Don’t get me wrong: I think the underlying message of Sheryl Sandberg and the “Ban Bossy” campaign she has spearheaded this week with the ‘new girls club’ of brave women is immensely positive for young girls.
We want young women to feel good about themselves. We want them to be confident to take the lead and to embrace Sandberg’s Lean In message. And we want them to know they can achieve whatever they set their mind upon. I just don’t think we need to ban the word bossy. Rather, I believe what would serve women more is helping them to embrace their “inner CEO” so that no matter what obstacles they face, or criticism they get, they won’t be deterred from pursuing their ambitions with the same bravery and self-confidence we tend to associate with the male gender stereotype.
Like Sandberg, since as young as I can remember I was called bossy. As a big sister of seven, I was forever telling (i.e. assertively coaching) my siblings what they needed to do, and not letting them off the hook until they did it (i.e. managing accountability.) Then as one of only fifteen students in a small rural Australian school, my assertive streak only grew stronger. Those who knew me could count on me to take charge. When they called me bossy, it felt more like a compliment than criticism.
On arriving at high school I quickly learned that I was far from “the boss” but I’d become so practiced at taking the lead I continued to do so whenever the opportunity arose. By my final year, I was appointed a prefect.

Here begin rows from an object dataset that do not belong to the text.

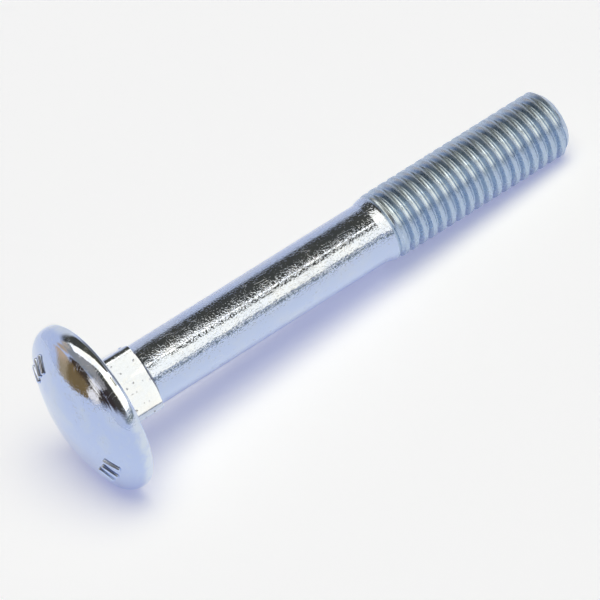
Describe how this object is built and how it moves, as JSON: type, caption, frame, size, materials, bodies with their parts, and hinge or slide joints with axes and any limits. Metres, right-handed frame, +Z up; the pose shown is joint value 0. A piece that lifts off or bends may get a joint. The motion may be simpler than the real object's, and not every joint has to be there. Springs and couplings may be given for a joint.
{
  "type": "carriage bolt",
  "caption": "Carriage bolt with a low domed head, a square neck, a plain reduced shank and a threaded end, lying on its side.",
  "frame": {"origin": "on the ground under the middle of the lying bolt's bounding box", "axes": "+X runs level from the head towards the threaded end, +Z is up; the bolt's own axis lies in the XZ plane and falls towards +X by 5.6 degrees, because the head is wider than the thread"},
  "size_m": [0.0646, 0.0194, 0.0194],
  "materials": {
    "zinc_plate": "bright zinc plate with a blue-white tint over forged and rolled steel"
  },
  "bodies": {
    "root": {"bolt": "zinc_plate"}
  },
  "joints": []
}
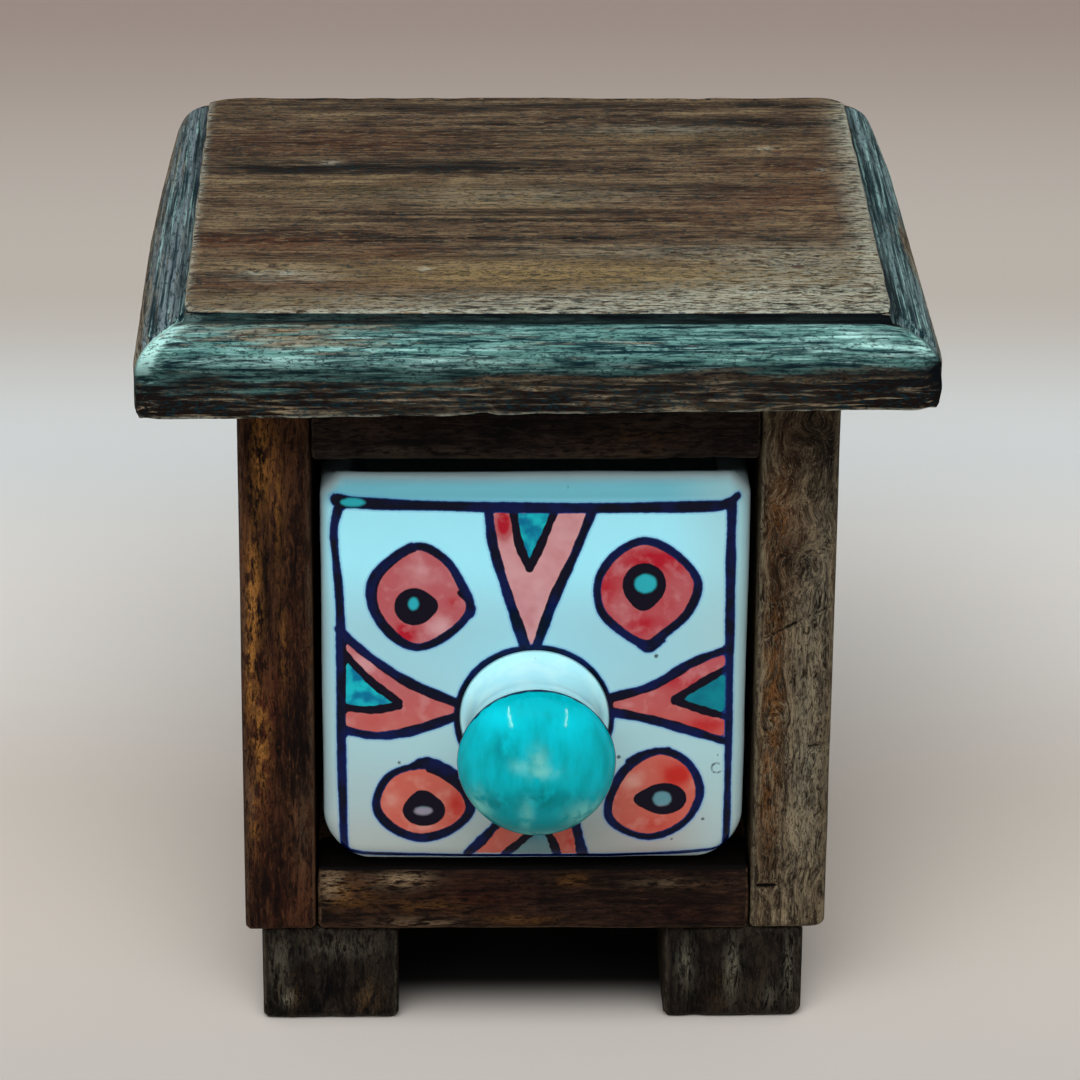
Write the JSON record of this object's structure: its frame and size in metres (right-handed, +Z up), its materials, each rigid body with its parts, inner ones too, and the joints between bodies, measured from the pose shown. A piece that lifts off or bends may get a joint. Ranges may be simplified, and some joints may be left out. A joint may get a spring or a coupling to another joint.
{
  "type": "mini chest of drawers",
  "caption": "Tabletop mini chest of worn boards with a moulded top, standing on runners, with a painted glazed ceramic drawer that slides out by its round knob.",
  "frame": {"origin": "on the table, under the middle of the whole chest with its knob", "axes": "+X along the front to the right as a person faces the drawer, +Y from the front to the back, +Z up"},
  "size_m": [0.1188, 0.1116, 0.1235],
  "materials": {
    "moulded_top": "old brown board, its moulding rubbed blue-green paint",
    "side_boards": "worn and waxed reclaimed wood",
    "cross_boards": "dark stained reclaimed wood",
    "runners": "near-black stained wood, end grain to the front",
    "back_panel": "thin dark stained panel",
    "drawer_glaze": "cool white gloss glaze, painted in cobalt, red and teal on the front",
    "knob_glaze": "turquoise gloss glaze over white",
    "brads": "dull, lightly rusted wire"
  },
  "bodies": {
    "carcass": {"top_board": "moulded_top", "left_side": "side_boards", "right_side": "side_boards", "ceiling_board": "cross_boards", "floor_board": "cross_boards", "back_panel": "back_panel", "left_runner": "runners", "right_runner": "runners", "top_brads": "brads", "left_side_brads": "brads", "right_side_brads": "brads", "back_panel_brads": "brads", "runner_brads": "brads"},
    "drawer": {"drawer_tray": "drawer_glaze", "drawer_knob": "knob_glaze"}
  },
  "joints": [
    {"name": "drawer_slide", "type": "slide", "parent": "carcass", "child": "drawer", "axis": [0, -1, 0], "range_m": [0, 0.07]}
  ]
}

Of course over the ensuing decades I have learned that there is a distinct difference between being someone who is able to coordinate a sandcastle playoff and someone who throws sand in the faces of anyone who doesn’t fall immediately into line. Which is why I can’t help but wonder if instead of banning the term bossy, we should actually embrace it. (It seems to have worked out pretty well for Beyonce!) Just as trying to ban alcohol during the prohibition sent it underground, by trying to ban a word we actually give it more power to wound. Would it not serve girls better to help them build greater resilience so that being called bossy simply bounced off, enabling them to stand tall as the tenacious and talented young women they are? Not with conceit, but with the self-confidence required to lean in and lead.
By embracing bossy, I’m not encouraging young women – or anyone – to be bossy as far as the negative connotations associated with the word. Whether in the classroom or the boardroom, no one respects a person who acts in an arrogant, anti-social, abusive or disrespectful way. But having a fourteen-year-old daughter who is good at getting her three brothers into line when the need arises, I’ve often used the term bossy in the same way my parents and grandparents used it with me. That is, as a means of acknowledging the behavior of someone who can take control of a situation when needed, isn’t afraid to step up to the leaders plate, and can energetically rally a diverse group of people around a worthy cause.
In the end, what we want above all is a world where girls and boys grow up not only with the same opportunity as each other, but with the same confidence to seize it and courage to create it. We want both our sons and daughters to know that their voice matters, that they are immensely capable, and that if they hold an ambition that deeply inspires them, then it’s because they have everything it takes inside them to achieve it. Will that sometimes take being bossy? You bet. But it will also take learning how to work well with others, to respect different opinions, to listen with a curious mind, and to lead with an open heart. Most of all, it will take learning that we can never be defined by the labels others put on us – bossy, bitchy or otherwise.